Another woman comes in, telling Early '90s Administrative Assistant Casual, now revealed to us as Lauren, that she's been looking for her. When she sees that Lauren's crying, she stops and kindly offers her some water. I don't know about you, but I firmly believe that water cures everything. Sore throat? I drink water. Dizzy? Water. Headache? Water. Stomach ache? Water. I'm not kidding. Water rules. Lauren declines, though. She and her colleague, Jane, exposit that Howard Graves killed himself two weeks ago, and that Lauren's pretty shaken up about it.

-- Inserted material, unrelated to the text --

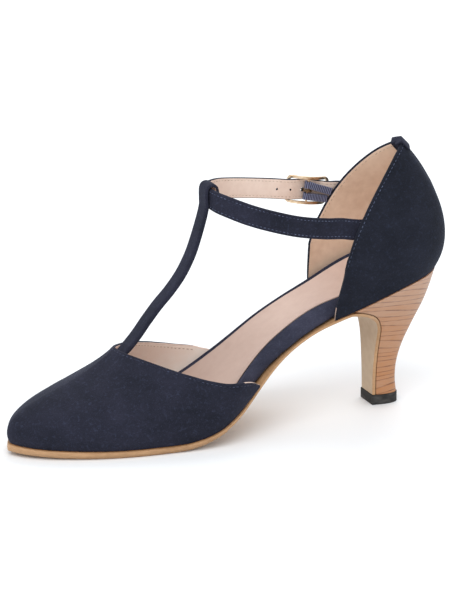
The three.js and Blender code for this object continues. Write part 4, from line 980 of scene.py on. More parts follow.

Jane suggests that she go home, and hands her her paycheck. Woo-hoo! Remember when your paycheck came in an envelope instead of in an e-mail telling you that your paycheck had been direct-deposited? Jane leaves, and Lauren mulls for a bit and then turns to leave too. But as she approaches the door, there's a sound that makes her turn. The Ben Franklin paperweight thing has slid a few inches over on the desk. Can it be? Did we imagine it, or did it really move? Yes, it did, because the camera showed it to us a second ago while Lauren's back was turned. Hey, way to stretch out the suspense there, guys! Lauren picks up the paperweight, smiles, cradles it to her bosom, and leaves.

Night. Lauren's at the ATM, depositing her paycheck, when she gets jumped by some thugs. See? Direct deposit, man. Can't beat it. Lauren screams that she has no money, but has the shit beat out of her anyway as we fade to black.